From the data that follows, print exactly the lines starting at the one containing "The OpenSCAD and" and ending at the one containing "RIM_LOW_Z, RIM_BEND_R = 177.06, 807"; include both of them and nothing more.

RECORDS TO PROCESS:

*-*-*

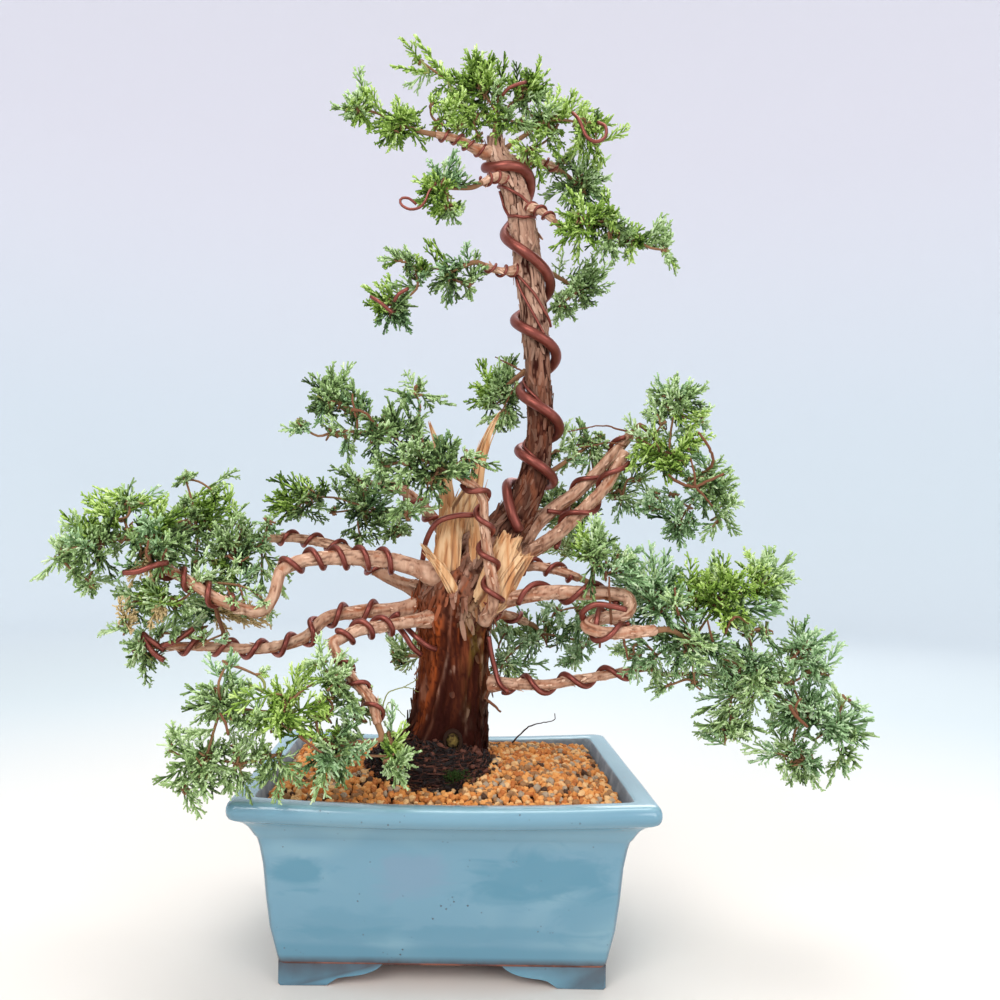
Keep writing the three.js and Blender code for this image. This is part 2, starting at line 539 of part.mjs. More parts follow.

*-*-*

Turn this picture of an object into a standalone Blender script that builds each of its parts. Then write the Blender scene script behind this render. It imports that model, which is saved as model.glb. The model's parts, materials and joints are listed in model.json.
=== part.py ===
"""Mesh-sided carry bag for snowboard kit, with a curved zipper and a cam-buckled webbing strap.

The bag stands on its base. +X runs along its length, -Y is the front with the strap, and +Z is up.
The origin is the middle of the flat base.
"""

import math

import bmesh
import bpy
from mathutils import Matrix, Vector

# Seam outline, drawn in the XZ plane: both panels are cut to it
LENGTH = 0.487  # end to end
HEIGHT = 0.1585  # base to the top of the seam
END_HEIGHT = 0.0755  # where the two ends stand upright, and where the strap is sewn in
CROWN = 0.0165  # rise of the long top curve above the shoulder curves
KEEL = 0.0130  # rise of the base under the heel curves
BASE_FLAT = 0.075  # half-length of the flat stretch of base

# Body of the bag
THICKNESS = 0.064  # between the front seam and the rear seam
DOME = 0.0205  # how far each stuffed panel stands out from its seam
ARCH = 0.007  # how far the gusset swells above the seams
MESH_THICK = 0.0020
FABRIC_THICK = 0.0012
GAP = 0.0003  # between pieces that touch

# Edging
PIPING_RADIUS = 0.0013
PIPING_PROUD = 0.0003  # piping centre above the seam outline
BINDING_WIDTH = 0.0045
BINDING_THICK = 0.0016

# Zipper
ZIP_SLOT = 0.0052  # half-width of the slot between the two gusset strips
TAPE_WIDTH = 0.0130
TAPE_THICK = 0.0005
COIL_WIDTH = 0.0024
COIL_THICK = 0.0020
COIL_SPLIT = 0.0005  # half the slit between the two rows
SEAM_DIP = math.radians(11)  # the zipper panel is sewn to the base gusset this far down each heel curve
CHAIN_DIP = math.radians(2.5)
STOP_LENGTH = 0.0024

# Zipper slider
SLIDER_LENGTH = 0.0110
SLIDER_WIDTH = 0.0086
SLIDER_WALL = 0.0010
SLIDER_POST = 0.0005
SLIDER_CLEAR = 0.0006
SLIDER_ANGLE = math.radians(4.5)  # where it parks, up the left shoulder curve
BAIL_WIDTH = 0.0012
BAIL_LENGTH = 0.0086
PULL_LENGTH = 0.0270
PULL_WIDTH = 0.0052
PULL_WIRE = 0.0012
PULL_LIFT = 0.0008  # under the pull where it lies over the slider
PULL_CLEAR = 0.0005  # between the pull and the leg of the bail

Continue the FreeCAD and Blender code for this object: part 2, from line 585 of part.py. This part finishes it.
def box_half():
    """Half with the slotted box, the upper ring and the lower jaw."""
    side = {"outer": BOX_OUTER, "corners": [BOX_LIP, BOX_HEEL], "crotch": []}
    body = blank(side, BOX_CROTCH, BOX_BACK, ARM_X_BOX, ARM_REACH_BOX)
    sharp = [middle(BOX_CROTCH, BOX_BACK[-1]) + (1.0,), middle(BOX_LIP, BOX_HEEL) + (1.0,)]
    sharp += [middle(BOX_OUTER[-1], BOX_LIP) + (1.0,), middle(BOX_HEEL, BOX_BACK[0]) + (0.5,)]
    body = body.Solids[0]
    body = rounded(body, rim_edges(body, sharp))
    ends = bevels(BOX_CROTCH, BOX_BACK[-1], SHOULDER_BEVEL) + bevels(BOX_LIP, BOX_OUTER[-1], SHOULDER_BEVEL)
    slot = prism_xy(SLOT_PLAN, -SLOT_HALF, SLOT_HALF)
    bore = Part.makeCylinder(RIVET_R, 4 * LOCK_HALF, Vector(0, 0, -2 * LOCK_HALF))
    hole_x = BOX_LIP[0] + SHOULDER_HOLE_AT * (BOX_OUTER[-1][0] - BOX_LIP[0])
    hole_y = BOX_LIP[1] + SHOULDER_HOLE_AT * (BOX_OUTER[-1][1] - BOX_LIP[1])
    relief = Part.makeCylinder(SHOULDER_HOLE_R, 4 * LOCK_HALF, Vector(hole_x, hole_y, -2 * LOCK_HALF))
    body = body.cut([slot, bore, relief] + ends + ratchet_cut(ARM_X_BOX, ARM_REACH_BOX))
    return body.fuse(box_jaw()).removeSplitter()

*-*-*

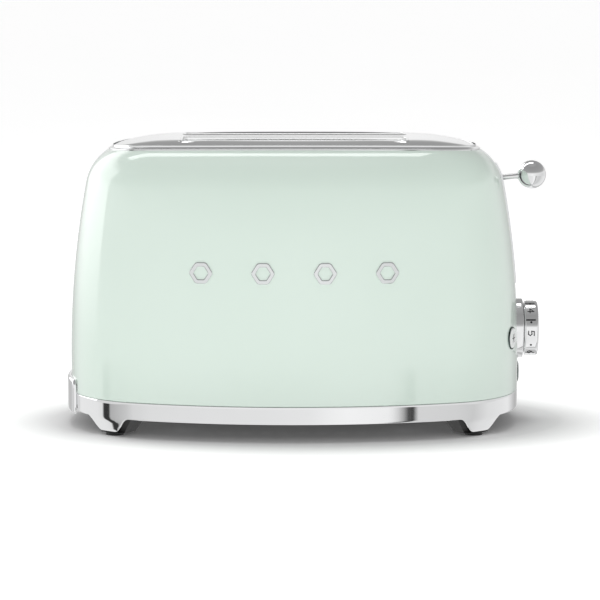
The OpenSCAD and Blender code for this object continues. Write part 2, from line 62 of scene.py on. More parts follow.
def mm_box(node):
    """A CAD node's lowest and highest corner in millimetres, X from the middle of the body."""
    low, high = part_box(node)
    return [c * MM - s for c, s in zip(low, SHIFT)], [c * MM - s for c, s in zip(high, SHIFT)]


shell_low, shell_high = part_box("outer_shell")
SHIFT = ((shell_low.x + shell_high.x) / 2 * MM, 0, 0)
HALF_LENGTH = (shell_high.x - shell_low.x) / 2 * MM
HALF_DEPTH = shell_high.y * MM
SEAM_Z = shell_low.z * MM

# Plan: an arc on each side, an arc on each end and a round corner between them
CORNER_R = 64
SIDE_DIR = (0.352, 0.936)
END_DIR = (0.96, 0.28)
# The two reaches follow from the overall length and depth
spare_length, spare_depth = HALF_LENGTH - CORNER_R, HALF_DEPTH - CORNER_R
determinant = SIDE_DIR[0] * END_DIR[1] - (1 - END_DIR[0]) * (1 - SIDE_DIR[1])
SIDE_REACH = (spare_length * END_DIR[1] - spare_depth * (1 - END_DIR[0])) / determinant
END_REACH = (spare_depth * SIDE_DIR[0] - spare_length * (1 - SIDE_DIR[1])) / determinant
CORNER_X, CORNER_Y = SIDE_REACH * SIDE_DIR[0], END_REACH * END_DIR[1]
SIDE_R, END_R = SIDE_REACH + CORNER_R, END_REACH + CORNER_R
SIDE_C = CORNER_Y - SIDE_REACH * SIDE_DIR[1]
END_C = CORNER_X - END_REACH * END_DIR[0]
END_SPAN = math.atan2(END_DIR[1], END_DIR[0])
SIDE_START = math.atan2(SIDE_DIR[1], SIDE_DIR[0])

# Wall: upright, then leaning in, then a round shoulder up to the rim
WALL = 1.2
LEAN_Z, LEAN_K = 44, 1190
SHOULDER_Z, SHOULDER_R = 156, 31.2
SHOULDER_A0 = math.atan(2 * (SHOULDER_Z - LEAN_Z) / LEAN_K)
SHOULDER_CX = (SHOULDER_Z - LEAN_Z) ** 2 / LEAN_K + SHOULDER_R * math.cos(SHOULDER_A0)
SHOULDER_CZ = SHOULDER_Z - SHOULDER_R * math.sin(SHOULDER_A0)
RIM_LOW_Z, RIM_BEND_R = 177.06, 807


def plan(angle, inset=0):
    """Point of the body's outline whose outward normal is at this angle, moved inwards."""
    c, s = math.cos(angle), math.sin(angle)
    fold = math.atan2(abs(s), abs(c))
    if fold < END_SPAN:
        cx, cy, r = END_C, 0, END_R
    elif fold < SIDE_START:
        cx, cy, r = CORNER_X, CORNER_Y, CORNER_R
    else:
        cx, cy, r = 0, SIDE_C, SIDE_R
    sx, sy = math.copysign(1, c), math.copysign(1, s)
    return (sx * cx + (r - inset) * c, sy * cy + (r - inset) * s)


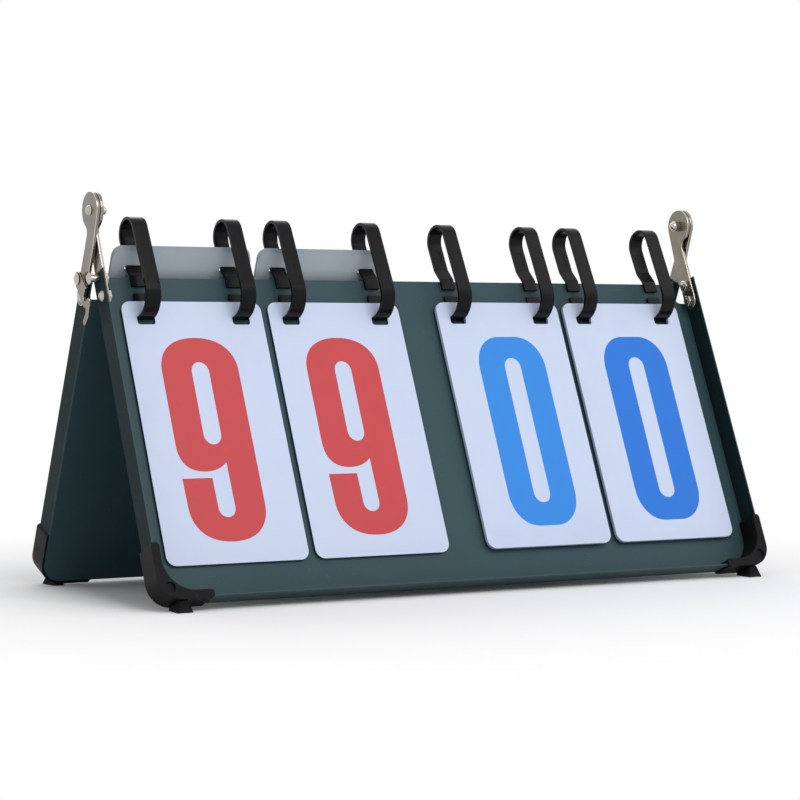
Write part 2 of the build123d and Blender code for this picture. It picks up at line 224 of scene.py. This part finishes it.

*-*-*

RESULT OF THIS TASK:
The OpenSCAD and Blender code for this object continues. Write part 2, from line 62 of scene.py on. More parts follow.
def mm_box(node):
    """A CAD node's lowest and highest corner in millimetres, X from the middle of the body."""
    low, high = part_box(node)
    return [c * MM - s for c, s in zip(low, SHIFT)], [c * MM - s for c, s in zip(high, SHIFT)]


shell_low, shell_high = part_box("outer_shell")
SHIFT = ((shell_low.x + shell_high.x) / 2 * MM, 0, 0)
HALF_LENGTH = (shell_high.x - shell_low.x) / 2 * MM
HALF_DEPTH = shell_high.y * MM
SEAM_Z = shell_low.z * MM

# Plan: an arc on each side, an arc on each end and a round corner between them
CORNER_R = 64
SIDE_DIR = (0.352, 0.936)
END_DIR = (0.96, 0.28)
# The two reaches follow from the overall length and depth
spare_length, spare_depth = HALF_LENGTH - CORNER_R, HALF_DEPTH - CORNER_R
determinant = SIDE_DIR[0] * END_DIR[1] - (1 - END_DIR[0]) * (1 - SIDE_DIR[1])
SIDE_REACH = (spare_length * END_DIR[1] - spare_depth * (1 - END_DIR[0])) / determinant
END_REACH = (spare_depth * SIDE_DIR[0] - spare_length * (1 - SIDE_DIR[1])) / determinant
CORNER_X, CORNER_Y = SIDE_REACH * SIDE_DIR[0], END_REACH * END_DIR[1]
SIDE_R, END_R = SIDE_REACH + CORNER_R, END_REACH + CORNER_R
SIDE_C = CORNER_Y - SIDE_REACH * SIDE_DIR[1]
END_C = CORNER_X - END_REACH * END_DIR[0]
END_SPAN = math.atan2(END_DIR[1], END_DIR[0])
SIDE_START = math.atan2(SIDE_DIR[1], SIDE_DIR[0])

# Wall: upright, then leaning in, then a round shoulder up to the rim
WALL = 1.2
LEAN_Z, LEAN_K = 44, 1190
SHOULDER_Z, SHOULDER_R = 156, 31.2
SHOULDER_A0 = math.atan(2 * (SHOULDER_Z - LEAN_Z) / LEAN_K)
SHOULDER_CX = (SHOULDER_Z - LEAN_Z) ** 2 / LEAN_K + SHOULDER_R * math.cos(SHOULDER_A0)
SHOULDER_CZ = SHOULDER_Z - SHOULDER_R * math.sin(SHOULDER_A0)
RIM_LOW_Z, RIM_BEND_R = 177.06, 807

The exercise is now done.